Ika bercerita, pada 2007 Tatik pernah datang ke rumahnya tiga kali. Dua kali datang bersama teman-temannya dan sekali datang sendiri. "Dia mengaku janda satu anak. Saat datang sendiri, dia minta dijadikan istri kedua suami saya. Jelas saya menolak. Kondisi ekonomi keluarga saya belum baik. Suami saya kerjanya tak menentu. Rumah pun masih mengontrak dengan hasil kerja saya sebagai perawat bidan."
Saat Tatik minta dipoligami, lanjut Ika, dirinya tengah hamil 9 bulan. Akhirnya Ika mengultimatum suaminya saat menemukan foto Tatik berpakaian Polri ada di dompet suaminya. "Ceraikan aku dulu sebelum poligami," tegas Ika. Suryono pun saat itu mengaku hendak mengakhiri hubungannya dengan Tatik.
Namun, suatu malam suaminya mendapat SMS yang diduga Ika dari Tatik. Isi SMS-nya dinilai Ika sangat tak pantas. "Intinya ingin segera bertemu karena sudah tak kuat menahan rindu.

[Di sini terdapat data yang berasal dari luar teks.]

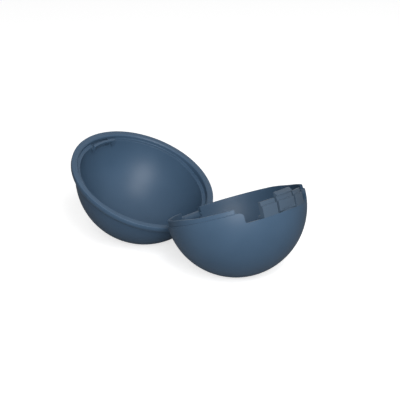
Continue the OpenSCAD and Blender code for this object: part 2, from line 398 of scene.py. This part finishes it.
# Hinge pin: drawn stainless wire, cut to length with rounded ends and pressed into the ears. The
# lid's knuckle turns on it.
pin_length = 20 * mm
pin_soft = 0.2 * mm
steel_light = (0.66, 0.67, 0.69)
steel_deep = (0.52, 0.53, 0.55)


def drawn_steel(name, light, deep):
    """Bright wire with fine draw lines along its length."""
    material, node, link, shader = new_finish(name)
    shader.inputs["Metallic"].default_value = 1
    place = node("ShaderNodeTexCoord")
    stretch = node("ShaderNodeMapping")
    stretch.inputs["Scale"].default_value = (9000, 300, 9000)
    lines = node("ShaderNodeTexNoise")
    lines.inputs["Scale"].default_value = 1
    tint = node("ShaderNodeValToRGB")
    tint.color_ramp.elements[0].color = (*deep, 1)
    tint.color_ramp.elements[1].color = (*light, 1)
    gloss = node("ShaderNodeMapRange")
    gloss.inputs["To Min"].default_value = 0.22
    gloss.inputs["To Max"].default_value = 0.38
    link(place.outputs["Object"], stretch.inputs["Vector"])
    link(stretch.outputs["Vector"], lines.inputs["Vector"])
    link(lines.outputs["Fac"], tint.inputs["Fac"])
    link(tint.outputs["Color"], shader.inputs["Base Color"])
    link(lines.outputs["Fac"], gloss.inputs["Value"])
    link(gloss.outputs["Result"], shader.inputs["Roughness"])
    return material


pin_steel = drawn_steel("pin_steel", steel_light, steel_deep)
finished(softened(rod(hinge_axis_point, pin_r, pin_length), pin_soft), "hinge_pin_wire",
         base_place, pin_steel, "base", "hinge_pin")


# Lid shell: the upper half-ball, moulded in the base's navy. A proud rounded band runs round its
# rim, a rabbet inside takes the base's spigot, and the knuckle at the back turns on the pin.
lid_r = ball_r + 0.2 * mm
lid_bore_r = lid_r - wall
lid_sink = 2.35 * mm
rim_z = -0.35 * mm
band_r = ball_r + 2.5 * mm
band_top = rim_z + 3.6 * mm
band_round = 2.4 * mm
band_edge = 0.3 * mm
lead_in = 0.5 * mm
cut_past = 1 * mm
spigot_gap = 0.25 * mm
rabbet_r = spigot_r + spigot_gap
rabbet_top = spigot_top + spigot_gap
cut_in_r = bore_r - wall
knuckle_half = 5.8 * mm
fill_half = 5.95 * mm
hinge_gap = 0.25 * mm
knuckle_pin_r = pin_r + 0.05 * mm
ear_room = ear_out + 2 * hinge_gap
swing_angle = math.radians(104)
swing_reach = 4 * barrel_r
pocket_ease = 0.1 * mm
pocket_side = 0.3 * mm
pocket_half = tongue_half + latch_gap + pocket_side
pocket_z = barb_z - latch_gap
pocket_top = tongue_top + latch_gap
pocket_r = barb_r + latch_gap
pocket_tip_r = barb_tip_r + latch_gap + pocket_ease
open_turn = Matrix.Rotation(-math.radians(lid_joint["range_deg"][1]), 4, "Y")
lid_place = (Matrix.Translation(hinge_point) @ open_turn
             @ Matrix.Translation(-hinge_point) @ base_place)

lid_section = arc(0, -lid_sink, lid_r, 90, angle_at(lid_r, band_top + lid_sink), arc_steps)
lid_section += arc(band_r - band_round, band_top - band_round, band_round, 90, 0, 8)
lid_section += arc(band_r - band_edge, rim_z + band_edge, band_edge, 0, -90, 4)
lid_section += arc(0, -lid_sink, lid_bore_r, angle_at(lid_bore_r, rim_z + lid_sink), 90, arc_steps)

# The rabbet follows the spigot's rise to the back, and stops at the knuckle.
rabbet = spun([(cut_in_r, rim_z - cut_past), (rabbet_r + lead_in + cut_past, rim_z - cut_past),
               (rabbet_r, rim_z + lead_in),
               *arc(rabbet_r - edge_soft, rabbet_top - edge_soft, edge_soft, 0, 90, 4),
               (cut_in_r, rabbet_top)])
raise_ring(rabbet, rabbet_top - 2 * edge_soft, spigot_rise)
rabbet = combined(rabbet, "DIFFERENCE",
                  block((-reach, -fill_half, -reach), (0, fill_half, reach)))
pocket = spun([(cut_in_r, pocket_z), (pocket_r, pocket_z),
               (pocket_r, barb_z + barb_land + pocket_ease),
               (pocket_tip_r, tongue_top - tip_chamfer + pocket_ease),
               (pocket_tip_r, pocket_top), (cut_in_r, pocket_top)])
pocket = combined(pocket, "INTERSECT", slab(pocket_half, 0, 0))

# The rim is cut away over the ears, from the hinge outwards, so that it can swing past them.
swing = prism([(hinge_x, hinge_z),
               (hinge_x + swing_reach * math.cos(swing_angle),
                hinge_z + swing_reach * math.sin(swing_angle)),
               (hinge_x - swing_reach, hinge_z + swing_reach),
               (hinge_x - swing_reach, hinge_z)], "Y", -ear_room, ear_room)
ear_rooms = [rod(hinge_axis_point + Vector((0, side * (ear_room + knuckle_half) / 2, 0)),
                 barrel_r + swing_gap, ear_room - knuckle_half) for side in (-1, 1)]
dome = softened(combined(spun(lid_section), "DIFFERENCE", rabbet), edge_soft)
dome = combined(dome, "DIFFERENCE", swing)
dome = combined(dome, "UNION", rod(hinge_axis_point, barrel_r, 2 * fill_half))
dome = combined(dome, "DIFFERENCE", pocket, *ear_rooms,
                rod(hinge_axis_point, knuckle_pin_r, 3 * knuckle_half))
lid_plastic = moulded_plastic("lid_plastic", navy, navy_deep, satin)
finished(softened(dome, fine_soft), "lid_shell_moulding", lid_place, lid_plastic,
         "lid", "lid_shell")


# Guard bar: a curved rib behind the latch's tongue, in the lid's plastic, moulded on two legs that
# stand on the lid's wall. It keeps the tongue from bending too far in.
bar_t = 1.2 * mm
bar_r = tongue_in_r - 0.75 * mm
bar_in_r = bar_r - bar_t
bar_top = rim_z + 1.15 * mm
leg_w = 1.2 * mm
leg_in = pocket_half + 0.05 * mm
leg_out = leg_in + leg_w
leg_foot = rabbet_top
leg_top = leg_foot + 1 * mm

bar = spun([(bar_in_r, rim_z), (bar_r, rim_z), (bar_r, bar_top), (bar_in_r, bar_top)])
bar = combined(bar, "INTERSECT", slab(leg_out, 0))
leg_section = [(bar_in_r, rim_z), (bar_r, rim_z), (bar_r, leg_foot)]
leg_section += arc(0, -lid_sink, lid_bore_r, angle_at(lid_bore_r, leg_foot + lid_sink),
                   angle_at(lid_bore_r, leg_top + lid_sink), 3)
leg_section += [(bar_in_r, leg_top)]
legs = [combined(spun(leg_section), "INTERSECT",
                 block((0, low, -reach), (reach, low + leg_out - leg_in, reach)))
        for low in (leg_in, -leg_out)]
bar = combined(bar, "UNION", *legs)
finished(softened(bar, latch_soft), "guard_bar_rib", lid_place, lid_plastic,
         "lid", "guard_bar")


# The stage: a pale matt floor under the case, a white surround that only the camera and the
# reflections see, and three square soft lamps, in front of the case and above it.
floor_half = 3
floor_glow = 0.62
floor_grey = (0.3, 0.3, 0.3, 1)
floor_pale = (0.8, 0.8, 0.8, 1)
room_level = 0.2
sheet_level = 1
white = (1, 1, 1, 1)
lamp_aim = (0, 0, 0.02)

floor_mesh = bmesh.new()
bmesh.ops.create_grid(floor_mesh, x_segments=1, y_segments=1, size=floor_half)
floor = as_object(floor_mesh, "floor")
floor_paint, floor_node, floor_link, floor_shader = new_finish("floor_paint")
floor_shader.inputs["Roughness"].default_value = 0.9
floor_shader.inputs["Specular IOR Level"].default_value = 0
floor_shader.inputs["Emission Color"].default_value = white
floor_sight = floor_node("ShaderNodeLightPath")
floor_lift = floor_node("ShaderNodeMath")
floor_lift.operation = "MULTIPLY"
floor_lift.inputs[1].default_value = floor_glow
floor_tone = floor_node("ShaderNodeMix")
floor_tone.data_type = "RGBA"
floor_tone.inputs["A"].default_value = floor_grey
floor_tone.inputs["B"].default_value = floor_pale
floor_link(floor_sight.outputs["Is Camera Ray"], floor_tone.inputs["Factor"])
floor_link(floor_tone.outputs["Result"], floor_shader.inputs["Base Color"])
floor_link(floor_sight.outputs["Is Camera Ray"], floor_lift.inputs[0])
floor_link(floor_lift.outputs["Value"], floor_shader.inputs["Emission Strength"])
floor.data.materials.append(floor_paint)

world = bpy.data.worlds.new("surround")
bpy.context.scene.world = world
world.use_nodes = True
world_node = world.node_tree.nodes.new
world_link = world.node_tree.links.new
room_light = world.node_tree.nodes["Background"]
room_light.inputs["Color"].default_value = white
room_light.inputs["Strength"].default_value = room_level
white_sheet = world_node("ShaderNodeBackground")
white_sheet.inputs["Color"].default_value = white
white_sheet.inputs["Strength"].default_value = sheet_level
sight = world_node("ShaderNodeLightPath")
seen = sight.outputs["Is Camera Ray"]
for ray in ("Is Glossy Ray", "Is Transmission Ray"):
    either = world_node("ShaderNodeMath")
    either.operation = "MAXIMUM"
    world_link(seen, either.inputs[0])
    world_link(sight.outputs[ray], either.inputs[1])
    seen = either.outputs["Value"]
pick = world_node("ShaderNodeMixShader")
world_link(seen, pick.inputs["Fac"])
world_link(room_light.outputs["Background"], pick.inputs[1])
world_link(white_sheet.outputs["Background"], pick.inputs[2])
world_link(pick.outputs["Shader"], world.node_tree.nodes["World Output"].inputs["Surface"])


def softbox(name, place, size, power):
    """A square area lamp that looks at the case."""
    lamp = bpy.data.lights.new(name, "AREA")
    lamp.shape = "SQUARE"
    lamp.size = size
    lamp.energy = power
    obj = bpy.data.objects.new(name, lamp)
    obj.location = place
    obj.rotation_euler = (Vector(lamp_aim) - Vector(place)).to_track_quat("-Z", "Y").to_euler()
    bpy.context.scene.collection.objects.link(obj)


softbox("key_softbox", (0.49, -0.28, 0.56), 0.35, 3.2)
softbox("top_softbox", (-0.05, 0.05, 0.8), 0.7, 0.4)
softbox("front_softbox", (0.62, -0.6, 0.28), 0.5, 8.5)


# The camera: it looks at the open case from the latch's side and a little from above, with a long
# lens. Its place and turn were fitted to the outlines of both shells.
camera_aim = Vector((16.32, -10.0, 33.4)) * mm
camera_distance = 962.07 * mm
camera_azimuth = 42.951
camera_elevation = 20.382
camera_roll = 0.577
sensor_width = 36
focal_length = 199.25
near_clip = 0.05

lens = bpy.data.cameras.new("camera")
lens.sensor_width = sensor_width
lens.lens = focal_length
lens.clip_start = near_clip
camera = bpy.data.objects.new("camera", lens)
camera_turn = (Matrix.Rotation(math.radians(camera_azimuth), 4, "Z")
               @ Matrix.Rotation(math.radians(90 - camera_elevation), 4, "X")
               @ Matrix.Rotation(math.radians(camera_roll), 4, "Z"))
camera.matrix_world = (Matrix.Translation(camera_aim) @ camera_turn
                       @ Matrix.Translation((0, 0, camera_distance)))
bpy.context.scene.collection.objects.link(camera)
bpy.context.scene.camera = camera
bpy.context.scene.view_settings.view_transform = "Standard"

Malam itu, suami izin mau ke rumah orangtuanya dan segera pulang. Tapi tiba-tiba dia SMS dan akan pulang subuh dan menginap di rumah teman. Sebagai istri yang sedang hamil tua, saya merasa berat ditinggal suami. Di rumah hanya ada saya dan anak yang masih kecil. Lalu saya cari dia ke rumah teman yang dimaksud, tidak ada. Saya pun ke Hotel GM. Di sana saya melihat mobil hitam milik Tatik. Resepsionis menunjukkan kamar mereka. Saya dapati mereka sedang berduaan. Tatik ngumpet di belakang pintu mengenakan pakaian tidur. Saya lihat ranjang sudah acak-acakan. Segera saya labrak Tatik dan saya tempeleng. Dia membela diri dan bilang sudah menikah siri dengan suami saya. Jelas saya kaget dan marah."
Ika lalu minta suaminya segera pulang. Tetapi, "Dia justru mengantar Tatik pulang dengan mobilnya. Katanya masih ada misi dari Tatik yang belum selesai. Saya kesal. Akhirnya suami tak pernah pulang. Saya pun menggugat cerai" Suatu kali, saat Ika berkemas dari rumah kontrakan untuk pulang ke rumah orangtuanya, ia menemukan dua tiket kereta api ke Semarang atas nama suaminya. "Saya tak tahu apakah mantan suami saya waktu itu diperalat Tatik untuk menyampaikan surat ke rumah Bu Ani."